I do believe there is a strong linkage. I began my career as an organizational development specialist in healthcare and continue to work with healthcare systems, insurance companies, and other healthcare organizations today. I also consult for and write about brands like Zappos and Starbucks. Through my diverse travels, I’ve come to admire and respect the unique challenges of healthcare delivery, while also recognizing the universal truth that every business must create value for those they serve. Leaders in healthcare, like those in other industries, must leverage people, process and technology in the service of others.

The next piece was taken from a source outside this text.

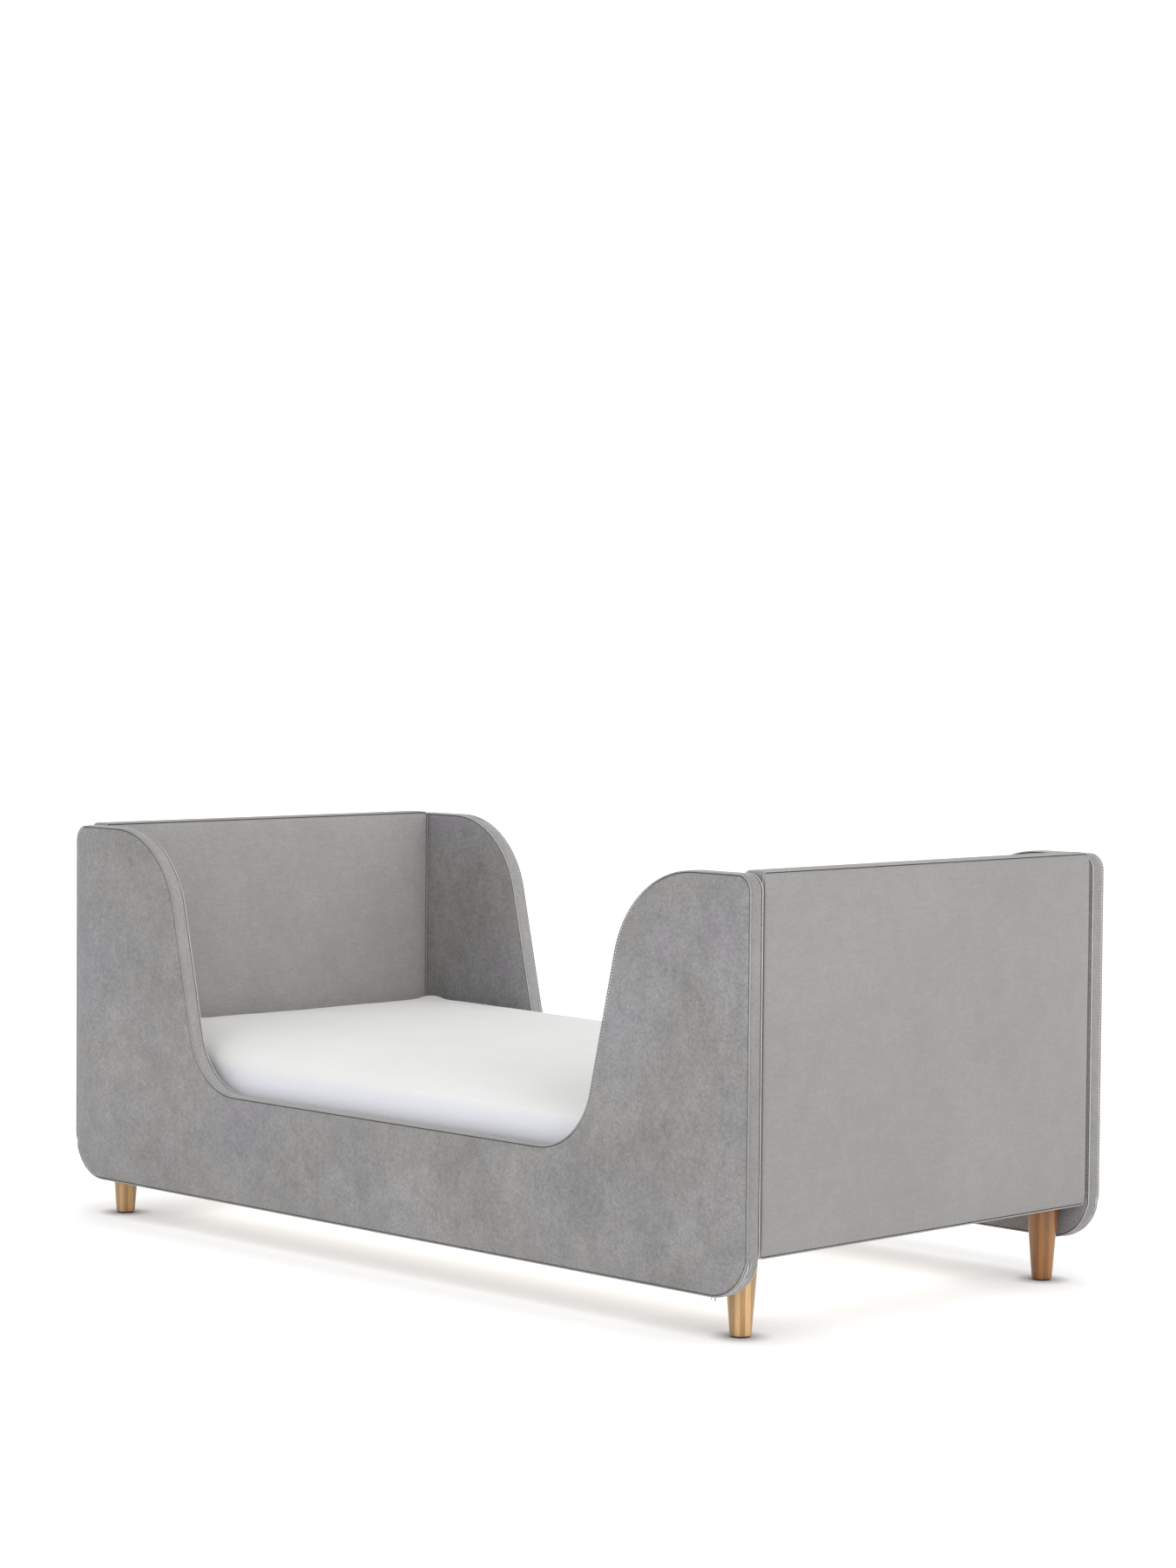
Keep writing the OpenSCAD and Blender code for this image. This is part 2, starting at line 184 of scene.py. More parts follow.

So what might brands like Zappos and Starbucks have to offer healthcare leaders? Here are five quick examples:
- Walk Like a Customer – Starbucks leadership realized that customer experience is an enterprise-wide core competency and all employees (referred to as partners) must look at the business from the vantage point of the customer. In its simplest form, at Starbucks, store partners are expected to do a “customer walk” each shift. Partners rotate the role of walking from the parking lot into the building just as customers do. The designated partner looks for the “easy fixes” (picking up litter from the floor or cleaning up the condiments area) and items that may require a larger process solution (simplifying confusing signage, making items more easily visible at the back of the display case, etc.). The key to the “customer walk” is to ritualize a process of looking at the business from the customer’s perspective and regularly exploring the customer’s journey from the customer’s side of the interaction.
- It’s Not Fast Enough – A key to the success of a brand like Zappos is something I describe as “service velocity.” Velocity implies accelerated speed in a given direction. At Zappos, rapid service delivery is gauged by both speed and accuracy. In simple terms, fast errors are no better than slow accuracies. The goal at Zappos is to expedite service in the desired direction. To that end, Zappos has dedicated considerable effort to develop a website with exceptionally rapid load times and leadership has invested in mechanisms to deliver products with industry-leading speed and accuracy.
- Effort is Everything – Today consumers expect service to be delivered as effortlessly as possible. Starbucks continues to reduce the “effort” and “pain” of beverage and food purchases through technology advances in mobile pay and mobile ordering.
- Expectations are Perceptual Controls – Expectations are like thermostats. Customers set their expectations like we set our thermostats at home. From a customer’s perspective, as long as service delivery reaches an acceptable level they don’t need to take action. If however, service fails to reach an acceptable level customers complain, tell others, or churn from the brand. At both Zappos and Starbucks, leaders are constantly studying other businesses to see how service expectations are changing (often trending upward) and how they can assure consistent service delivery above the thermostatic line of acceptability.
- Memorable Equals Lasting – Executives like Tony Hsieh, the CEO of Zappos, have shared the view that human beings are largely a collection of memories. In order to engage customers in a lasting relationship with Zappos for example, Tony and leaders at Zappos have focused on concepts like “personal emotional connections (PECs)” and “delivering WOW through service.” In essence, great experiences involve three elements: a) consistent fulfillment of needs, b) effortless and expedited delivery and c) positive/unexpected/emotionally engaging/memorable moments.